The Meaning of Family
This is what happens when people focus on their own damn families. They're not so worried about destroying everyone else's. I think I would have given anything to have had parents like this.
Let's Show the Nation that Tennessee Respects Loving Couples
It is widely assumed that passage of an amendment to the Tennessee Constitution will guarantee that no same gender marriages will take place in our state. But that is not exactly true.
Having spent my career as an ordained minister, I am keenly aware that there are two primary dimensions of a marriage: one spiritual and one legal. At its heart, a marriage is a deeply personal and spiritual covenant between two persons who love each other and pledge to spend their lives together.
In this primary sense of the word, we have had gay marriage for a long time and we will continue to have it for as long as liberty survives in America.
How true! All through history gay couples and families have existed, in spite of all the difficulties society threw at them. If you're unsure of this, watch the movie "Aimee & Jaguar" sometimes. It's the true story of two women (one Jewish, the other a German officers wife) who fell in love during the reign of Hitler. Unfortunately, they didn't have the happy ending we all yearn for. When the relationship was discovered, the Jewish woman was taken to the concentration camps. The other tried to find her and prayed she'd survive the camps, but she didn't.

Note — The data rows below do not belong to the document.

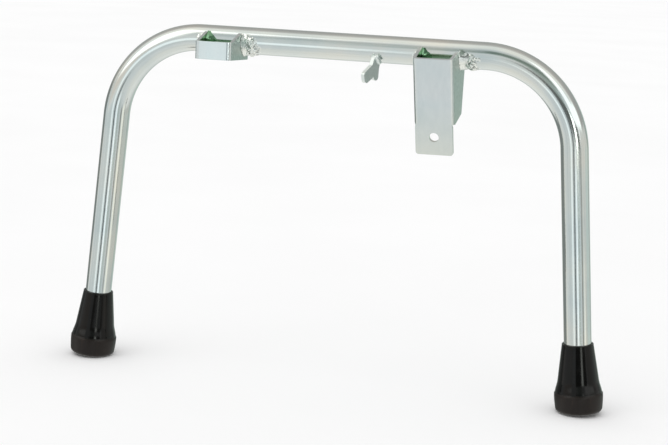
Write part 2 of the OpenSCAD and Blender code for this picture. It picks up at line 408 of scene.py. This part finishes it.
def make_tube(material):
    """The hollow bent tube, open at both ends. Its UVs are the share of the way round and the
    distance along, in metres."""
    mesh = bpy.data.meshes.new("stand_tube_skin")
    bm = bmesh.new()
    uv_layer = bm.loops.layers.uv.new("UVMap")
    path = tube_path()
    along = lengths_along(path)
    outer = tube_rings(bm, path, TUBE_R)
    bore = tube_rings(bm, path, BORE_R)

    def quad(corners, uvs):
        face = bm.faces.new(corners)
        for loop, uv in zip(face.loops, uvs):
            loop[uv_layer].uv = uv

    for rings, way in ((outer, 1), (bore, -1)):
        for i in range(len(path) - 1):
            for k in range(TUBE_AROUND):
                n = (k + 1) % TUBE_AROUND
                u, next_u = k / TUBE_AROUND, (k + 1) / TUBE_AROUND
                v, next_v = along[i], along[i + 1]
                corners = [rings[i][k], rings[i][n], rings[i + 1][n], rings[i + 1][k]]
                uvs = [(u, v), (next_u, v), (next_u, next_v), (u, next_v)]
                quad(corners[::way], uvs[::way])
    for end, way in ((0, 1), (-1, -1)):
        for k in range(TUBE_AROUND):
            n = (k + 1) % TUBE_AROUND
            corners = [outer[end][k], bore[end][k], bore[end][n], outer[end][n]]
            quad(corners[::way], [(k / TUBE_AROUND, along[end])] * 4)
    bmesh.ops.recalc_face_normals(bm, faces=bm.faces)
    write_mesh(bm, mesh)
    shade_smooth(mesh)
    tube = add_object("stand_tube_skin", mesh, "frame", "stand_tube")
    dress(tube, material)


# ---------------------------------------------------------------- folded sheet and hook


def mark_channel(bm):
    """Marks the faces inside a folded channel, and those outside on its two flanks."""
    clearly = 2 * MM
    middle_x = sum(v.co.x for v in bm.verts) / len(bm.verts)
    inside = bm.faces.layers.float["inside"]
    flank = bm.faces.layers.float["flank"]
    for face in bm.faces:
        outward = (face.calc_center_median().x - middle_x) * face.normal.x
        faces_back = face.normal.y > 0.7
        faces_sideways = abs(face.normal.x) > 0.9
        face[inside] = 1.0 if outward < -clearly or faces_back else 0.0
        face[flank] = 1.0 if outward > clearly and faces_sideways else 0.0


def weigh_edges(bm, hole):
    """Weighs the edges for the bevel: less round the hole, and none where faces meet nearly flat."""
    corner, hole_share = math.radians(40), 0.35
    weight = bm.edges.layers.float.new("bevel_weight_edge")
    for edge in bm.edges:
        if len(edge.link_faces) == 2 and edge.calc_face_angle(0) > corner:
            middle = (edge.verts[0].co + edge.verts[1].co) / 2
            near_hole = hole is not None and (middle - hole).length < HOLE_ZONE
            edge[weight] = hole_share if near_hole else 1.0


def make_sheet_part(node, material, bevel, channel=False, hole=None):
    """A copy of a CAD node with its flat faces joined up and its edges rolled over by bevel,
    or by less round the hole, given as a place on its axis. A channel's inside and outer flanks
    are marked for its material."""
    mesh, bm = copy_cad_mesh(node, "_skin")
    bmesh.ops.dissolve_limit(
        bm, angle_limit=math.radians(0.6), verts=bm.verts, edges=bm.edges, delimit=set())
    for mark in ("inside", "flank"):
        bm.faces.layers.float.new(mark)
    if channel:
        mark_channel(bm)
    weigh_edges(bm, hole)
    write_mesh(bm, mesh)
    shade_smooth(mesh, 28)
    piece = add_object(node + "_skin", mesh, "frame", node)
    dress(piece, material)
    edge = piece.modifiers.new("edge", "BEVEL")
    edge.width = bevel
    edge.segments = 3
    edge.limit_method = "WEIGHT"
    edge.harden_normals = True
    edge.miter_outer = "MITER_ARC"


# ---------------------------------------------------------------- weld beads


# Beads round the tube. way is the side they grow to, turn, run and rise are pairs for the bead's
# start at the front and its end under the tube: degrees from the underside towards the back, mm
# along the tube and mm out from it. seed picks the lumps.
RING_WELDS = {
    "stop_bracket_weld_left": dict(
        way=-1, turn=(-118, 44), run=(4.5, 5), rise=(1.4, 2.6),
        rough=0.7, smooth_share=0.5, ease=0.06, seed=3),
    "stop_bracket_weld_right": dict(
        way=1, turn=(-126, 42), run=(9, 12), rise=(0.4, 5.0),
        rough=1.15, smooth_share=0.48, ease=0.06, seed=5),
    "stop_bracket_weld_inner": dict(
        way=1, turn=(-126, 40), run=(9, 6), rise=(3.2, 3.0),
        rough=0.12, smooth_share=0.9, ease=0.22, seed=15),
    "tall_bracket_weld_left": dict(
        way=-1, turn=(-98, 50), run=(4.5, 5), rise=(1.4, 2.6),
        rough=0.7, smooth_share=0.5, ease=0.06, seed=7),
    "tall_bracket_weld_right": dict(
        way=1, turn=(-114, 50), run=(11, 11.5), rise=(1.6, 3.2),
        rough=1.1, smooth_share=0.66, ease=0.22, seed=9),
    "tall_bracket_weld_inner": dict(
        way=1, turn=(-112, 40), run=(8, 6), rise=(2.8, 3.0),
        rough=0.12, smooth_share=0.9, ease=0.22, seed=19),
}
HOOK_WELD_SEEDS = {"spring_hook_weld_left": 11, "spring_hook_weld_right": 13}


def flange_x(node, way):
    """x of the flange face that a weld's CAD box touches, for a weld that grows to way."""
    low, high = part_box(node)
    return low.x if way > 0 else high.x


def weld_noise(x, y, seed):
    """Lumps (about -1 to 1) and pits (0 to 1) of rough weld metal at a place given in mm."""
    shift = Vector((seed * 17.3, seed * 5.9, seed * 2.1))
    lumps = noise.fractal(Vector((x * 0.42, y * 0.42, 0)) + shift, 0.9, 2.1, 4)
    nearest = noise.voronoi(Vector((x * 0.62, y * 0.62, 1)) + shift)[0]
    return lumps, smooth(0.42, 0.0, nearest[0])


def skin_bead(bm, top, bottom):
    """Faces over, under and round a bead, from its rows of points."""
    steps, across = len(top) - 1, len(top[0]) - 1
    for i in range(steps):
        for j in range(across):
            bm.faces.new([top[i][j], top[i + 1][j], top[i + 1][j + 1], top[i][j + 1]])
            bm.faces.new([bottom[i][j], bottom[i][j + 1], bottom[i + 1][j + 1], bottom[i + 1][j]])
        for j in (0, -1):
            bm.faces.new([top[i][j], bottom[i][j], bottom[i + 1][j], top[i + 1][j]])
    for i in (0, -1):
        for j in range(across):
            bm.faces.new([top[i][j], top[i][j + 1], bottom[i][j + 1], bottom[i][j]])
    bmesh.ops.recalc_face_normals(bm, faces=bm.faces)


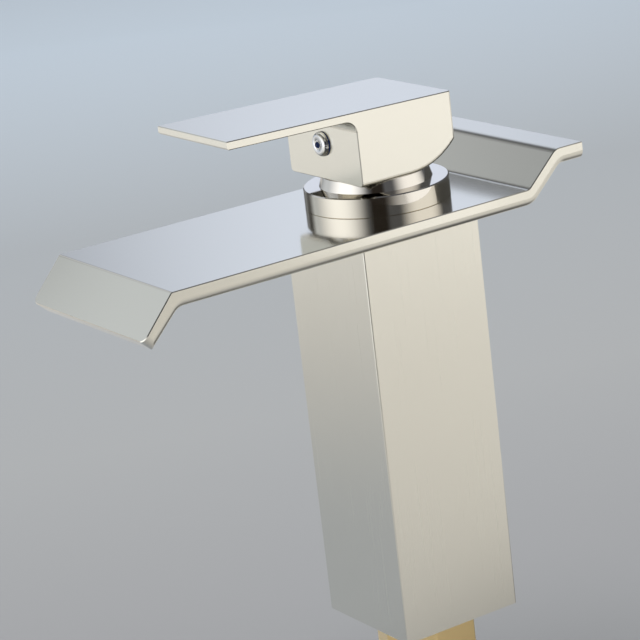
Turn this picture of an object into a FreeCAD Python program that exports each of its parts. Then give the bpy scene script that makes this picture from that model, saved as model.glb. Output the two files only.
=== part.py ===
"""Single-lever waterfall basin mixer: a square column on the deck, a wide open spout plate
across its top, and a block handle with a long flat lever above it.

Millimetres. Origin: centre of the column's foot on the deck. +Z is up, the spout reaches
towards -Y, hot is on -X and cold on +X.
"""

import FreeCAD
import Part
import math
import os

os.makedirs("parts", exist_ok=True)

# ---- sizes ---------------------------------------------------------------------------
# clearances used all over
passing_gap = 0.2
thread_clearance = 0.05
press_gap = 0.02
edge_break = 0.3
snap = 0.01

# column
column_width = 50.0
column_height = 151.6
column_wall = 2.0
column_top_wall = 3.0
column_corner_r = 0.6

# spout plate: one thick strip, bent down at the front and up at the back
plate_width = 77.7
plate_thickness = 6.2
plate_front_bend_y = -109.4
plate_tip_y = -122.2
plate_tip_drop = 14.1
plate_tip_thickness = 5.3
plate_crease_y = 38.4
plate_upstand_y = 51.6
plate_upstand_rise = 12.0
plate_flange_end_y = 63.7
plate_under_round = 3.1
front_bend_r = 1.2
front_bend_under_r = 5.0
crease_r = 3.0
crease_under_r = 8.0
upstand_r = 5.0
upstand_under_r = 4.0

# cover ring and cone cap on the plate
ring_radius = 26.2
ring_height = 7.3
ring_wall = 2.2
ring_flange_thickness = 1.9
ring_top_chamfer = 0.4
ring_foot_chamfer = 0.2
outlet_gap = 1.6
outlet_half_angle = 30.0
cap_overhang = 1.5
cap_height = 4.4
cap_taper_deg = 17.0
cap_edge_chamfer = 0.5
cap_mouth_gap = 1.0

# waterway housing inside the column
cartridge_seat_depth = 27.6
housing_base_thickness = 12.0
housing_side_gap = 0.2
neck_wall = 1.35
neck_below_cap_top = 2.5
channel_width = 15.0
channel_depth = 2.4
cross_bore_radius = 2.6
cross_bore_below_seat = 3.8

# ceramic cartridge, the common 35 mm size
cartridge_radius = 17.4
cartridge_bore_clearance = 0.15
cartridge_base_height = 6.0
cartridge_body_height = 28.0
cartridge_wall = 2.0
cartridge_nut_width = 2.7
nut_below_neck = 1.0
notch_width = 4.0
notch_depth = 2.0
port_x = 6.6
port_y = -4.4
outlet_y = 5.2
port_radius = 3.0
seal_width = 1.5
seal_depth = 1.5
peg_inset = 4.4
peg_y = 4.0
peg_radius = 1.5
peg_length = 3.0
disc_seal_thickness = 1.0
disc_seal_sunk = 1.8
disc_thickness = 5.0
disc_gap = 0.3
disc_side_gap = 1.2
disc_inlet_x = 5.9
disc_inlet_y = -4.1
disc_inlet_radius = 2.2
disc_outlet_y = 4.5
disc_outlet_radius = 3.6
seal_port_margin = 0.5
disc_travel_room = 0.65
moving_disc_start_y = 2.75
chamber_half_width = 7.6
chamber_front_y = -1.0
chamber_back_y = 9.0
chamber_depth = 3.0
chamber_corner_r = 3.0
coupler_inset = 0.4
coupler_height = 8.7
limit_ring_width = 2.1
limit_ring_height = 2.4
limit_ring_teeth = 8
limit_tooth_gap = 1.6
limit_tooth_depth = 1.2
carrier_neck_clearance = 0.06
carrier_flange_height = 3.5
carrier_top_above_body = 5.5
carrier_slot_end_wall = 2.7
pivot_above_body = 0.5
pin_radius = 1.6
pin_end_inset = 0.8
pin_clearance = 0.06
stem_width = 8.0
stem_depth = 9.0
stem_edge_r = 1.0
stem_side_clearance = 0.3
stem_below_pivot = 5.5
stem_arm_radius = 1.8
ball_radius = 2.7
ball_below_pivot = 13.0
ball_play = 0.3

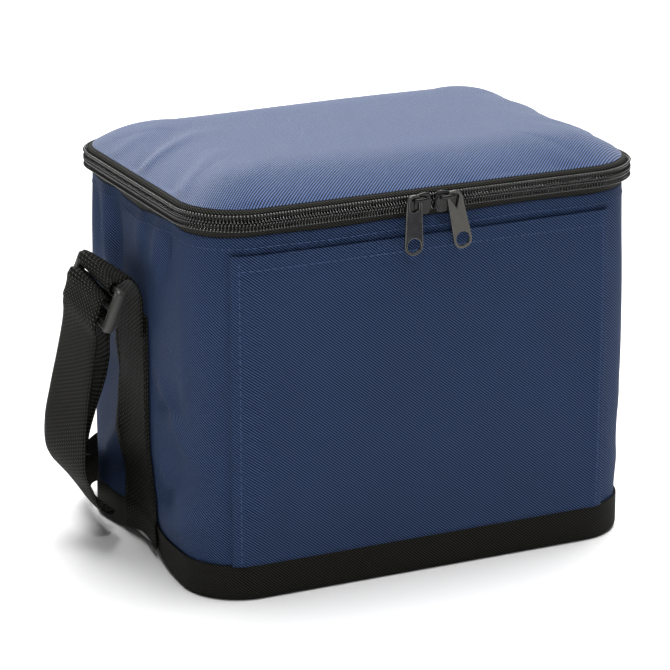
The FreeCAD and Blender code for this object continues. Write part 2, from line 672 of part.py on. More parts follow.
# The free strap's middle, the direction of its width, and how wide it lies there. It leaves the
# adjuster, hangs beside the bag, goes round behind it on edge and comes back to the right side.
STRAP_ROUTE = [
    (LEFT, BESIDE, (-24.3, 6.0, 106.0), (0, 1, 0), FULL),
    (LEFT, BESIDE, (-25.6, 8.0, 90.0), (0, 1, 0.02), FULL),
    (LEFT, BESIDE, (-26.6, 10.5, 72.0), (-0.02, 1, 0.04), FULL),
    (LEFT, BESIDE, (-27.2, 14.5, 55.0), (-0.05, 0.98, 0.12), FULL),
    (LEFT, BESIDE, (-25.8, 20.5, 40.0), (-0.08, 0.95, 0.25), FULL),
    (LEFT, BESIDE, (-22.0, 29.0, 28.0), (-0.05, 0.90, 0.40), 37.0),
    (LEFT, BESIDE, (-16.5, 39.0, 19.5), (0, 0.80, 0.58), 34.0),
    (LEFT, BESIDE, (-11.0, 51.0, 15.5), (0, 0.60, 0.80), 30.0),
    (LEFT, REAR, (-6.9, -11.0, 13.5), (-0.10, 0.30, 0.95), 26.0),
    (LEFT, REAR, (0.0, 2.0, 13.2), (-0.20, 0.20, 0.95), 25.0),
    (LEFT, REAR, (14.0, 13.0, 14.2), (-0.15, 0.20, 0.95), 27.0),
    (MIDDLE, REAR, (-70.0, 22.0, 15.6), (-0.05, 0.20, 0.97), 30.0),
    (MIDDLE, REAR, (-42.0, 32.0, 17.2), (0, 0.15, 0.98), 33.0),
    (MIDDLE, REAR, (-12.0, 46.0, 18.3), (0, 0.08, 1), 36.0),
    (MIDDLE, REAR, (14.0, 68.0, 19.2), (0, 0, 1), FULL),
    (MIDDLE, REAR, (33.0, 98.0, 19.2), (0, 0, 1), FULL),
    (MIDDLE, REAR, (44.0, 131.0, 19.2), (0, 0, 1), FULL),
    (MIDDLE, REAR, (58.0, 161.0, 19.2), (0, 0, 1), FULL),
    (MIDDLE, REAR, (82.0, 178.0, 19.2), (0, 0, 1), FULL),
    (RIGHT, REAR, (4.0, 174.0, 19.2), (0, 0, 1), FULL),
    (RIGHT, REAR, (23.0, 152.0, 19.2), (0, 0, 1), FULL),
    (RIGHT, REAR, (29.0, 120.0, 19.2), (0, 0, 1), FULL),
    (RIGHT, REAR, (27.0, 86.0, 19.2), (0, 0, 1), FULL),
    (RIGHT, REAR, (24.5, 51.0, 19.3), (0, 0.05, 1), FULL),
    (RIGHT, REAR, (22.5, 20.0, 21.5), (0, 0.30, 0.95), FULL),
    (RIGHT, REAR, (21.0, -6.0, 26.0), (0, 0.55, 0.83), FULL),
    (RIGHT, BESIDE, (20.0, 46.0, 36.0), (0, 0.78, 0.62), FULL),
    (RIGHT, BESIDE, (19.0, 29.0, 52.0), (0, 0.92, 0.39), FULL),
    (RIGHT, BESIDE, (18.0, 17.0, 72.0), (0, 0.98, 0.20), FULL),
    (RIGHT, BESIDE, (17.0, 9.5, 93.0), (0, 1, 0.08), FULL),
    (RIGHT, BESIDE, (15.8, 6.5, 110.0), (0, 1, 0), FULL),
]

# The short end that hangs inside the strap, from the adjuster to its cut edge.
TAIL_ROUTE = [
    (LEFT, BESIDE, (-18.2, 7.0, 100.0), (0, 1, 0), FULL),
    (LEFT, BESIDE, (-18.0, 9.5, 86.0), (0, 1, 0.04), FULL),
    (LEFT, BESIDE, (-18.8, 13.5, 71.0), (0, 0.98, 0.12), FULL),
    (LEFT, BESIDE, (-19.6, 19.0, 58.0), (0, 0.95, 0.25), FULL),
    (LEFT, BESIDE, (-18.6, 26.0, 46.0), (0, 0.92, 0.36), FULL),
]


def along(route):
    """A route's stations in the bag's own frame."""
    half_width, half_depth = size("wall_width") / 2, size("wall_depth") / 2
    stations = []
    for column, row, (x, y, z), across, width in route:
        stations.append(((column * half_width + x, row * half_depth + y, z), across, width))
    return stations


# How the webbing leaves each side anchor: out from the layer sewn over it, and up from its top.
LOOP_RISE = [(0, 5.0), (0.7, 11.0), (3.0, 16.0), (6.6, 19.0)]
STRAP_LANDING = [(11.2, 9.5), (7.2, 13.2), (3.0, 11.8), (0.6, 7.0), (0, 2.0)]

# The loop's cut end, tucked in under the adjuster's top bar: up from that bend, and out.
LOOP_END = [(0, -3.0), (-0.6, -6.5)]


def make_shoulder_strap():
    """One length of webbing: its short end, over the adjuster's middle bar, and the long strap."""
    width, across = size("strap_width"), (0, 1, 0)
    out = bar_reach()
    foot = size("glide_height") / 2 + size("strap_cloth")
    over_bar = [glide_place(-foot, -out)]
    over_bar += round_bar(0, range(-90, 91, 30))
    over_bar += [glide_place(-foot, out)]
    to_anchor = beside_anchor(1, STRAP_LANDING + [(0, -size("anchor_lap"))])
    stations = along(TAIL_ROUTE)[::-1]
    stations += [(place, across, width) for place in over_bar]
    stations += along(STRAP_ROUTE)
    stations += [(place, across, width) for place in to_anchor]
    webbing("shoulder_strap", stations)


def make_strap_loop():
    """A short fold of webbing that holds the adjuster by its top bar."""
    bar = (size("glide_height") - size("glide_bar")) / 2
    places = beside_anchor(-1, [(0, -size("anchor_lap"))] + LOOP_RISE)
    places += round_bar(bar, range(0, 181, 30))
    low = bar - bar_reach()
    places += [glide_place(low + up, out) for up, out in LOOP_END]
    webbing("strap_loop", [(place, (0, 1, 0), size("strap_width")) for place in places])


ring("wall_cloth", "0.0", "(0 - cloth)", BOARD_Z, "wall_top")
ring("wall_foam", f"(0 - {FOAM_IN})", f"(0 - {FOAM_IN} - foam)", BOARD_Z, FOAM_TOP)
make_liner()
slab("base_panel", BAND_OUT, "0.0", "cloth")
ring("base_band", BAND_OUT, "fit_gap", BOARD_Z, "band_top")
slab("base_board", f"(0 - {LINER_IN})", BOARD_Z, "board")
slab("base_foam", f"(0 - {LINER_IN})", BASE_FOAM_Z, "foam")
make_front_pocket()
run_round_rim("lower_zip_tape", lower_tape_section())
run_round_rim("lower_zip_coil", coil_section(COIL_LOW, f"({PARTING_Z} - {TEETH_HALF_GAP})"))
make_zip_end_stops()
run_across_back("hinge_strip_lower", lower_tape_section())
run_round_rim("upper_zip_tape", upper_tape_section())
run_round_rim("upper_zip_coil", coil_section(f"({PARTING_Z} + {TEETH_HALF_GAP})", COIL_HIGH))
run_across_back("hinge_strip_upper", upper_tape_section())
make_lid_cover()
make_lid_foam()
slab("lid_liner", LID_LINER_OUT, LID_LINER_Z, "liner")
for name, side, lean in (("left", -1, 0.0), ("right", 1, size("right_pull_lean"))):
    make_slider("slider_" + name, side)
    make_pull("pull_" + name, side, lean)
make_strap_anchor("strap_anchor_left", -1)
make_strap_anchor("strap_anchor_right", 1)
make_tri_glide()
make_strap_loop()
make_shoulder_strap()

doc.recompute()
for item in doc.Objects:
    if "Invalid" in item.State or "Error" in item.State:
        raise RuntimeError(f"{item.Label} failed to recompute: {item.State}")
for part in SUBPARTS:
    if part.Shape.isNull() or not part.Shape.isValid():
        raise RuntimeError(f"{part.Label} has no valid shape")
os.makedirs("parts", exist_ok=True)
for part in SUBPARTS:
    part.Shape.exportStep(f"parts/{part.Label}.step")
    print(f"{part.Label}: {len(part.Shape.Solids)} solid, {part.Shape.Volume / 1000:.2f} cm3")
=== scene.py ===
"""Looks of the insulated cooler bag: cloth, zip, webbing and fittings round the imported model.

Lengths are in metres in the model's own frame: the base's middle is the origin, +Z is up and -Y is
the front. Places come from the frame's boxes, and MM turns a length in millimetres into metres.
"""

import json
import math
import random

import bmesh
import bpy
import numpy as np
from mathutils import Matrix, Vector


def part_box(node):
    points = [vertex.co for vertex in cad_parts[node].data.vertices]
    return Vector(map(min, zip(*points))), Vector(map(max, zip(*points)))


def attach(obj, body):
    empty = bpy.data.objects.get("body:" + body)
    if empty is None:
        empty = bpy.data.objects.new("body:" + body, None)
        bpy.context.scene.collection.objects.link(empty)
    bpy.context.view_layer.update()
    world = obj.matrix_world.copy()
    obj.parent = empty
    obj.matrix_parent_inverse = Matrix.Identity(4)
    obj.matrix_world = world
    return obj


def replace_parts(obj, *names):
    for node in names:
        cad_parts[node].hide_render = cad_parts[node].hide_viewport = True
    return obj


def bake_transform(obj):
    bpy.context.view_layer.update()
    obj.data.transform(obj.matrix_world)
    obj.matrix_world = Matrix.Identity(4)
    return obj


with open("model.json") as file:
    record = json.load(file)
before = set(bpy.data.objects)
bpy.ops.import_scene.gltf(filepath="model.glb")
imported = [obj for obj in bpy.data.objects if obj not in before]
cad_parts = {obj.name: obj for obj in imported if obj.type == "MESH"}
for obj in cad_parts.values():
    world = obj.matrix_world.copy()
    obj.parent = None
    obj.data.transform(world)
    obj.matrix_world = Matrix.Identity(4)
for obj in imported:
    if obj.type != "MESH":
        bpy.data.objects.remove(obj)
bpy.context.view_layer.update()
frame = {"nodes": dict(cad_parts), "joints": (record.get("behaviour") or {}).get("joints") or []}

MM = 0.001
CHANCE = random.Random(7)

# ---------------- sizes taken from the frame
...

An amendment and all the laws in the world can't defeat love. We will be together no matter what society tries to do to us. The only question then is if we can't be stopped then what's the point of these amendments?
Seems to me the point is to be mean spirited and cruel. Once you understand the consequences of what I wrote about previously and you understand that we won't disappear because an amendment, what other reason is there?
2 Comments:
Political expediency, Callie. Same as those that try to climb to power on the backs of hard working immigrants.
Yeah, I guess that was a bit rhetorical, huh?